Prince Andrew’s Newsnight interview to be the subject of a new film

Prince Andrew, the Duke of York, in 2021.
Prince Andrew, the Duke of York, in 2021. Photograph: Neil Hall/PA

A new film will tell the story of how producers at Newsnight, the BBC’s flagship current affairs programme, secured and executed their interview with Prince Andrew.

According to Deadline, Scoop, which will begin shooting in November, is being written by Peter Moffat, whose previous credits include the Bryan Cranston series Your Honor and the 2004 film Hawking, which won acclaim for star Benedict Cumberbatch as Stephen Hawking.

It is adapted from Scoops: Behind the Scenes of the BBC’s Most Shocking Interviews, a nonfiction book which gives insider information on how some of the broadcaster’s keynote interviews came about.

Written by Sam McAlister, a former Newsnight producer, the book was optioned by producer Hilary Salmon shortly after it was announced (it is published on 14 July).

Asked by Deadline whether rumours tipping Hugh Grant to play the central role were accurate, Salmon said that when it came to casting, “we have, of course, thoughts” but added “no one is attached”.
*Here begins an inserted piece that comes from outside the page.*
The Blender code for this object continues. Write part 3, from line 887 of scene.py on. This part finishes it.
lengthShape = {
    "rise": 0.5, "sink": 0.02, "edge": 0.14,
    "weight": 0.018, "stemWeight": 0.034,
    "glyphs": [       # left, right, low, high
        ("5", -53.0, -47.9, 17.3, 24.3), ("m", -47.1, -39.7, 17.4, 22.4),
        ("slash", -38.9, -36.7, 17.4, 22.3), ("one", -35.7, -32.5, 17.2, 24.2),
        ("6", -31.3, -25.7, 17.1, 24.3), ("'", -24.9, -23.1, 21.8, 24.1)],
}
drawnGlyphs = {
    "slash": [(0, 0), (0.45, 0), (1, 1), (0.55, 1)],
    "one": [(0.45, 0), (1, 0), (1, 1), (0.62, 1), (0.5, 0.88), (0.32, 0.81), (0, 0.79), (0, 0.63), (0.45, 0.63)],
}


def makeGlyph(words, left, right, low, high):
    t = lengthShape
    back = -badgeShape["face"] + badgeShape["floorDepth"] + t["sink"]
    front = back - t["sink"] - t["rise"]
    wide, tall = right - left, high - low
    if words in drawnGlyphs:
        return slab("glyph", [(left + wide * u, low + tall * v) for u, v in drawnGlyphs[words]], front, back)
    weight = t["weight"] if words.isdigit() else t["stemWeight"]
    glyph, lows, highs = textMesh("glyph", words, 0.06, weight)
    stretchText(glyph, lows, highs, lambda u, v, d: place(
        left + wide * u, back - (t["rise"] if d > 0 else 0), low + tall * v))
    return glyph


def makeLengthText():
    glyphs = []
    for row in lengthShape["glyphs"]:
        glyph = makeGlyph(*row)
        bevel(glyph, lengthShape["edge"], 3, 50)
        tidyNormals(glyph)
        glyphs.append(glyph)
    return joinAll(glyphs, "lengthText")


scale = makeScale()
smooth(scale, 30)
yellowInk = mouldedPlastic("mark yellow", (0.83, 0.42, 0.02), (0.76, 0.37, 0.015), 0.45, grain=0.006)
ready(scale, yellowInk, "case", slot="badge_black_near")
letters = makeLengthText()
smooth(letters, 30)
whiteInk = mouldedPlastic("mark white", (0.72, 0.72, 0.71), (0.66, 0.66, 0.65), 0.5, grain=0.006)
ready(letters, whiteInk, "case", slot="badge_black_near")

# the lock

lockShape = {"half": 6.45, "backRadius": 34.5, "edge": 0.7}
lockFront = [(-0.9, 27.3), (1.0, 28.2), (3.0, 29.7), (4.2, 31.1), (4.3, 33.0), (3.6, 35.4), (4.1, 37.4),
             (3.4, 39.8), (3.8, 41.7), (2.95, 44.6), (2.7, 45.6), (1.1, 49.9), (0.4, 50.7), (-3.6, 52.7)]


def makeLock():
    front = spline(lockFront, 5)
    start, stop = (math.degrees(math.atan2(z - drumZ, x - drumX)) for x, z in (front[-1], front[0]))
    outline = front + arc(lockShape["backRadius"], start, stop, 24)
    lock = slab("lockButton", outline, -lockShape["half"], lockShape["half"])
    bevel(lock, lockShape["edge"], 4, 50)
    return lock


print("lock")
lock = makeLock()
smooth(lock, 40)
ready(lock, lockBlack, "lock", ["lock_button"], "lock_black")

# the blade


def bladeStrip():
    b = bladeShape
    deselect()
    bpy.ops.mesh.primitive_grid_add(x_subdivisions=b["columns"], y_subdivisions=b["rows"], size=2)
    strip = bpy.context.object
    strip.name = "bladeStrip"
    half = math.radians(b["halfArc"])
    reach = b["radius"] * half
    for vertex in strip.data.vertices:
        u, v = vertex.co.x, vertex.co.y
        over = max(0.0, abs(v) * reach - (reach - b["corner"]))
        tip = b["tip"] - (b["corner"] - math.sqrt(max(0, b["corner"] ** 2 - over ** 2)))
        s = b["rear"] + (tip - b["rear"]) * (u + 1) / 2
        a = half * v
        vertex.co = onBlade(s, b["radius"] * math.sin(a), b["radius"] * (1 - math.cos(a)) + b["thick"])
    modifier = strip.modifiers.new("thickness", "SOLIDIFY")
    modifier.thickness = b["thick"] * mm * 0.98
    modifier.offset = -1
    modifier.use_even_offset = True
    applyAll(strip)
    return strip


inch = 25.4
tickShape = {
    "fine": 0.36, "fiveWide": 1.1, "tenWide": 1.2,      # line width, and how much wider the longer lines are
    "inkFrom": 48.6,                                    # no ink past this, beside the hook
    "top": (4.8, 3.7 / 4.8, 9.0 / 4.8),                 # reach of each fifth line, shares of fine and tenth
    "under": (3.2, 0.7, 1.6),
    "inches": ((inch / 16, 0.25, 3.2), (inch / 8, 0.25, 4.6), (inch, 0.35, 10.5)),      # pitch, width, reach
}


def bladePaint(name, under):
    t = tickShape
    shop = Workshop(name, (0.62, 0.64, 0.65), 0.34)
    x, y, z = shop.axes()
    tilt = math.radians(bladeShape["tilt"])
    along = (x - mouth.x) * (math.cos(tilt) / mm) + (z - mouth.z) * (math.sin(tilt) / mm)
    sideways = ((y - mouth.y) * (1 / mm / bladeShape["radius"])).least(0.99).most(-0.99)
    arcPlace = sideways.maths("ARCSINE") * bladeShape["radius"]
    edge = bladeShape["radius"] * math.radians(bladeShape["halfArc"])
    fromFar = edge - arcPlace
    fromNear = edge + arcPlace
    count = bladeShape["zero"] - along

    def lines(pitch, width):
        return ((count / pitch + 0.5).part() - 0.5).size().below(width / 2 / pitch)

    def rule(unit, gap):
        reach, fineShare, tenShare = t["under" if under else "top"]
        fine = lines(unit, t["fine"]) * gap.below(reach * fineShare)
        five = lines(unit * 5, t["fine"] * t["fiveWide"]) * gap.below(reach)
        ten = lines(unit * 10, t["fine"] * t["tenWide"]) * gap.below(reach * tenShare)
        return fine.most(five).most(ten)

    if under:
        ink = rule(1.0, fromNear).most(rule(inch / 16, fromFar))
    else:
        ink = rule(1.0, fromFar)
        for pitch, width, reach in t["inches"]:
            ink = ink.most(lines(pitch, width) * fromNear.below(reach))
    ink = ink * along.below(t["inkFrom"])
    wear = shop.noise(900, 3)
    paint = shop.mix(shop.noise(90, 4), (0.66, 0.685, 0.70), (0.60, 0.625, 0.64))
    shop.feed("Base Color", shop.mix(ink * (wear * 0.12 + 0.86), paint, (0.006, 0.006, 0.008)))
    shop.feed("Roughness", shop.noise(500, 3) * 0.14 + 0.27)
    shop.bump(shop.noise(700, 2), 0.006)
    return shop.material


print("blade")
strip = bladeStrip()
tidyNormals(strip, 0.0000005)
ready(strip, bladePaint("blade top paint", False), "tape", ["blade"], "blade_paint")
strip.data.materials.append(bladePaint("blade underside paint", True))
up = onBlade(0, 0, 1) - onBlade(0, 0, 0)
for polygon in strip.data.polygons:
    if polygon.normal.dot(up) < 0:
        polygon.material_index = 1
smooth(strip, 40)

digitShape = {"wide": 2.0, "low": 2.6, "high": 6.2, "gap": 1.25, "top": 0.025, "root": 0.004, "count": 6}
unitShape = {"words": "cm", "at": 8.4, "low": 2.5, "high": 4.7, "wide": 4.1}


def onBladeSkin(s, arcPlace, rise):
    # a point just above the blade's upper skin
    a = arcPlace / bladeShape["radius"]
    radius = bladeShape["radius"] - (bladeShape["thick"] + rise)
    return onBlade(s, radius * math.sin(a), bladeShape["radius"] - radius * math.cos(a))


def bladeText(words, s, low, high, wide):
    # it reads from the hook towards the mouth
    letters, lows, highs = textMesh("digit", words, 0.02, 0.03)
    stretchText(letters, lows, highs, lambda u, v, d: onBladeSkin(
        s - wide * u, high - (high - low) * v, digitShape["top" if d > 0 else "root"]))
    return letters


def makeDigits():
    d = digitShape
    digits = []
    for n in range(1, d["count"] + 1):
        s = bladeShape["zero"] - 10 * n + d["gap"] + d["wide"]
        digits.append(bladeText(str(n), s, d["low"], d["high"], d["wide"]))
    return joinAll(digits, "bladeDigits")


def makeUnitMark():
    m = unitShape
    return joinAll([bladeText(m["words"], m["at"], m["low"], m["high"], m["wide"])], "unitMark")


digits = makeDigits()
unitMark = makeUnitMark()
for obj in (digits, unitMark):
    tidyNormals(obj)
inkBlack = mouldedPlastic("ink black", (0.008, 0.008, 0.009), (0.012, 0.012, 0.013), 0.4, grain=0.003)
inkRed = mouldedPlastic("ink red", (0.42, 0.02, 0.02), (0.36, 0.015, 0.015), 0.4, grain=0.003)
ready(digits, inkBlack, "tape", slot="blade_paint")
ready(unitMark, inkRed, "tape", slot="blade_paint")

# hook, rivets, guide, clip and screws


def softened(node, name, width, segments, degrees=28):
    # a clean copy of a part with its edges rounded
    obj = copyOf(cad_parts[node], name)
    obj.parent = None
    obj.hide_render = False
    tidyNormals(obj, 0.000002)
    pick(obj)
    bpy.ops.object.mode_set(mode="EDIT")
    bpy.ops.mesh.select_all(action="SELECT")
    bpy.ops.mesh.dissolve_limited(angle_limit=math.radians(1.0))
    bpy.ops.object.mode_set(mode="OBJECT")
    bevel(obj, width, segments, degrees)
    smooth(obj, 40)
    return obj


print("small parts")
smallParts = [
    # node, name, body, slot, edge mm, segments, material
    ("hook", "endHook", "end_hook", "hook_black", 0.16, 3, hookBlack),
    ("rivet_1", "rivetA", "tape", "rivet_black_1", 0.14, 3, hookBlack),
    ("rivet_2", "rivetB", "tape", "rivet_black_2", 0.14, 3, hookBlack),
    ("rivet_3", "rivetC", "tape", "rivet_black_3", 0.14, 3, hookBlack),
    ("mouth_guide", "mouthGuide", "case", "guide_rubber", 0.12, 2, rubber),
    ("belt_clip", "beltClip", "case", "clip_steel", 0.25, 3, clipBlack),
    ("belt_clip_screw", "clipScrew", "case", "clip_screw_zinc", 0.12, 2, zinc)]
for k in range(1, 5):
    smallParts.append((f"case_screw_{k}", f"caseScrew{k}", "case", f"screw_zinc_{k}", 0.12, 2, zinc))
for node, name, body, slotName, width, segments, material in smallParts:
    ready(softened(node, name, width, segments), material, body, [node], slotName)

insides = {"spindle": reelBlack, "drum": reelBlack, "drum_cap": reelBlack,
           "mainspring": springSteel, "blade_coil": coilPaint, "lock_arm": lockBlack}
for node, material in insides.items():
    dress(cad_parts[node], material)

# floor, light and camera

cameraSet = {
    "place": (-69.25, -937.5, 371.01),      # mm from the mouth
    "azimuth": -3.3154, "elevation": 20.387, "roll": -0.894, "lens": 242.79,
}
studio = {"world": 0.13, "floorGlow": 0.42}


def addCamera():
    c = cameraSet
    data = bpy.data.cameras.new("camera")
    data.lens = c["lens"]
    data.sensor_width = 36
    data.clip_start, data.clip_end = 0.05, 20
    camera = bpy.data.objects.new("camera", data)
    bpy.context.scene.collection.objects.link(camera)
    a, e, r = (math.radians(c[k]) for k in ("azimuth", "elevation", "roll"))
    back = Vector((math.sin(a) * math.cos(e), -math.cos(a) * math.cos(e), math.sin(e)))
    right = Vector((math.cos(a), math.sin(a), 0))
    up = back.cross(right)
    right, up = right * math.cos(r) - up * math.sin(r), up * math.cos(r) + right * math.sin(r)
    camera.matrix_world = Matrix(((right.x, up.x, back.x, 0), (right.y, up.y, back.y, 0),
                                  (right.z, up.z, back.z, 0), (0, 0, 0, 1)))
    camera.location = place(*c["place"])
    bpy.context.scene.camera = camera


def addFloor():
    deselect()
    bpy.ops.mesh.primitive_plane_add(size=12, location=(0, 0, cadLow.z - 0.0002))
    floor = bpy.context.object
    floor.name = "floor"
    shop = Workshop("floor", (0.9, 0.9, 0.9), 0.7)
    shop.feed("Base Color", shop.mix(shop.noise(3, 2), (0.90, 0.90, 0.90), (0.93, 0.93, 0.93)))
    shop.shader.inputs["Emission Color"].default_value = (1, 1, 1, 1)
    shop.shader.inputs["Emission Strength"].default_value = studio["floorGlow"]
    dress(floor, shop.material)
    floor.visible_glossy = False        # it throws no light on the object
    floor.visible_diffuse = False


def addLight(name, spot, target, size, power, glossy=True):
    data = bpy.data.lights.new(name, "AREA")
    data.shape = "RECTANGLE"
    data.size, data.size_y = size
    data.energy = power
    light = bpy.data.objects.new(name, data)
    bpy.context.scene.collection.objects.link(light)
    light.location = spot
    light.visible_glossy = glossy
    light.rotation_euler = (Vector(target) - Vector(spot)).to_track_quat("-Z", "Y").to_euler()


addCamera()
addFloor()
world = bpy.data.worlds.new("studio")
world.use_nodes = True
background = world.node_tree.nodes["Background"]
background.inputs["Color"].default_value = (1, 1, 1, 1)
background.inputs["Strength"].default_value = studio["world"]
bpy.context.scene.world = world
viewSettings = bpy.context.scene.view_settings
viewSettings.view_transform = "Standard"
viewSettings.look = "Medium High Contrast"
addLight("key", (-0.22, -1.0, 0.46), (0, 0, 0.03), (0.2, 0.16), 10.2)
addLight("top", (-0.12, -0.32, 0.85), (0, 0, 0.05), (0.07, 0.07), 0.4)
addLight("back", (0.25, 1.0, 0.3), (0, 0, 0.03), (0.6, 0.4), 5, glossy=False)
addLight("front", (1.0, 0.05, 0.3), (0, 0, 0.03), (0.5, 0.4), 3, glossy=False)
Representatives for Grant say the actor “has never heard of this project”.

The Newsnight interview, broadcast in November 2019 and conducted by Emily Maitlis, was widely perceived to be a remarkable coup for the programme and an ill-advised move by the prince.

In the interview, he sought to clear himself of wrongdoing linked to his association with Jeffrey Epstein, who had been found dead in his jail cell three months before.
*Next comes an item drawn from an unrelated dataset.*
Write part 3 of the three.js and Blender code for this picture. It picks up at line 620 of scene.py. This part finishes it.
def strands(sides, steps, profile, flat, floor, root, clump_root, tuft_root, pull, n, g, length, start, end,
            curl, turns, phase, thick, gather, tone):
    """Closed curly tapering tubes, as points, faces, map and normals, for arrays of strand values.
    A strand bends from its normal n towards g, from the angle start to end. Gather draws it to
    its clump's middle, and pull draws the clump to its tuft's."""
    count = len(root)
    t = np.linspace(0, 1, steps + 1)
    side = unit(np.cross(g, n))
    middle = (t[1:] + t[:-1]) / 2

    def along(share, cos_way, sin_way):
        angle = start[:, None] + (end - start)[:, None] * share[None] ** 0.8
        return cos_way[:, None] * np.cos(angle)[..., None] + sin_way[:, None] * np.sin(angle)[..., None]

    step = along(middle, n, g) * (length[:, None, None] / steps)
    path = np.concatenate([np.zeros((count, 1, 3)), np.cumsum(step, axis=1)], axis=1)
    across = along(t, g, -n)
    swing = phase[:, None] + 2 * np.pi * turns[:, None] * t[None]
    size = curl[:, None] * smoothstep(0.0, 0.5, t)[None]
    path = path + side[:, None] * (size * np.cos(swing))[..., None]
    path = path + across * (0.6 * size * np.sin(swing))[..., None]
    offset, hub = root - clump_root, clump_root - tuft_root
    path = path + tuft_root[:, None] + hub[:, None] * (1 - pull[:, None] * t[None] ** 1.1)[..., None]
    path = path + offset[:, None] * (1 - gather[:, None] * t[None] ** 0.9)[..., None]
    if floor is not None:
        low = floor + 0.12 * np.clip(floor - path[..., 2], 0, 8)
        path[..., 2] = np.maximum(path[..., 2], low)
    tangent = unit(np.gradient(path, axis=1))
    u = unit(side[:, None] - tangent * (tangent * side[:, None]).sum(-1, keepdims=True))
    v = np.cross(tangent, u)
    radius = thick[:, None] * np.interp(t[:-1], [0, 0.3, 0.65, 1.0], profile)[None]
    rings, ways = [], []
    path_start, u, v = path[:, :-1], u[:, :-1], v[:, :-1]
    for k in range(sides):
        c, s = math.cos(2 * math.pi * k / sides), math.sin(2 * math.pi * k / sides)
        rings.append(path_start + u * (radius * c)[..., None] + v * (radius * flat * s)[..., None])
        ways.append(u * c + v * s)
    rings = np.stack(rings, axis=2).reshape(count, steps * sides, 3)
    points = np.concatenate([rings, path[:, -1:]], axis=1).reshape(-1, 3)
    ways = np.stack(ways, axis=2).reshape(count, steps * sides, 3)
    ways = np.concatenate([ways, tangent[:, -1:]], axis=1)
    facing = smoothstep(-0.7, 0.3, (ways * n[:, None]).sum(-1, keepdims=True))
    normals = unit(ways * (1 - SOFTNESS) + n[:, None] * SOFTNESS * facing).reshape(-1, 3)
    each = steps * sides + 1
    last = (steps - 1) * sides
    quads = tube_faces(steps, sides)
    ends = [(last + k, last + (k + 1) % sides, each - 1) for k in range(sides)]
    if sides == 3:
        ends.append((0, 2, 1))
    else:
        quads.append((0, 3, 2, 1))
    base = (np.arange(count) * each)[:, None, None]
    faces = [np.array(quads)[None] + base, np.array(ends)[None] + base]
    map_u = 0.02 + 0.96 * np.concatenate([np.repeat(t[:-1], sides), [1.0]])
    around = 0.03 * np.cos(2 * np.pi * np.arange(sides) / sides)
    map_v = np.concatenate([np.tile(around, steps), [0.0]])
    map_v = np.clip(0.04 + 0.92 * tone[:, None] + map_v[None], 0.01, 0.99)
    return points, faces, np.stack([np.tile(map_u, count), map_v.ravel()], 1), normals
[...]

Maitlis examined the relationship between the royal and the convicted offender, as well as his associate Ghislaine Maxwell, who was sentenced to 20 years for sex trafficking in June.
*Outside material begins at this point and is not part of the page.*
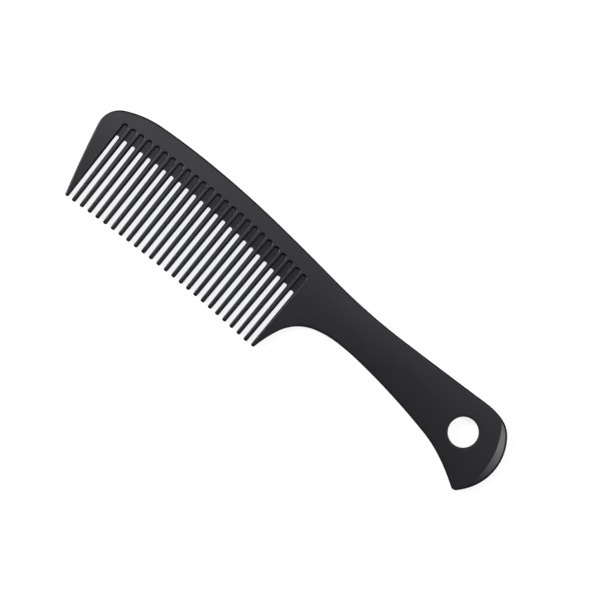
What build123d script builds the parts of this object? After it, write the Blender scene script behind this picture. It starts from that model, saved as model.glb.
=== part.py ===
from build123d import *
import math
import os

# A one-piece moulded styling comb with a handle, lying on one of its two faces.
# X runs from the nose to the butt, Y from the tooth tips to the spine and Z
# through the thickness. The origin is under the middle of the outline.
# All lengths are in millimetres and all angles in degrees.

# Thickness
thickness = 4.6          # along the crest of both faces
web_thickness = 1.2      # membrane between the tooth roots, and the land at the parting line
crest = 9.0              # Y of the head's crest, where its faces are furthest apart
taper_radius = 470.0     # from there both faces fall to the tooth tips along this arc
back_radius = 200.0      # and to the edge of the spine along this one
tip_nose = 0.9           # length of the rounding at a tip in side view

# Teeth
tooth_count = 24
tip_line = -21.4         # Y where the widths, the pitch and the gap edges below hold
tip_pitch = 4.017
tip_width = 1.88
width_gain = 0.0178      # growth of a tooth's width for each millimetre towards the root
first_axis = -97.56      # X of the first tooth's axis
fan_x = -43.9            # the tooth axes radiate from a far point at fan_x, fan_y
fan_y = -2983.0
tip_corner = 0.75        # rounding of a tip in plan
draft = 22.0             # slope of the tooth walls from the land up to the face
ridge_round = 0.3        # rounding along a ridge and round a groove's mouth

# Guard teeth at the two ends of the row
front_gap_edge = -100.33
front_gap_lean = -0.0178   # X gained by the inner edge for each millimetre towards the root
front_tip = -24.3
heel_gap_edge = -2.12
heel_gap_lean = 0.007
heel_tip = -23.9
guard_round = 0.6        # rounding along the outer edge of a guard tooth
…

The prince expressed regret in the interview about his continued association with Epstein after the financier’s 2008 admission of soliciting underage sex. But he said he did not regret the friendship itself as it led to connections which were “actually very useful”.

He also offered no apology to the victims of Epstein’s crimes and made a number of statements protesting his own innocence over claims made by Virginia Giuffre that she was forced to have sex with him when she was 17.

These included his denial that they had had sex in 2001 saying he had been at Pizza Express in Woking that evening, and that Giuffre’s claims about dancing with him at a club in London while he was sweaty were false as he had temporarily lost the ability to sweat after an “adrenaline overdose” during the Falklands war.

Prince Andrew has largely disappeared from public life since the interview.

Moffat told Deadline that Scoop is “about how the BBC’s Newsnight team got the scoop, then the actual filming of it”, adding: “The other thing is, why did he agree to do it?”

“How was it that he decided it was a good idea to do a great big long interview with Emily Maitlis on the BBC?” Moffat continued.

The film will show how McAlister and two female colleagues “made the interview happen under real stress and pressure because once it was agreed it happened in secret. Almost nobody inside the BBC could know about it for fear it would leak”.

After the interview had wrapped, Maitlis offered the prince the opportunity to return in front of the cameras for reshoots, but he refused, apparently feeling the interview had gone “extremely well”, said Salmon.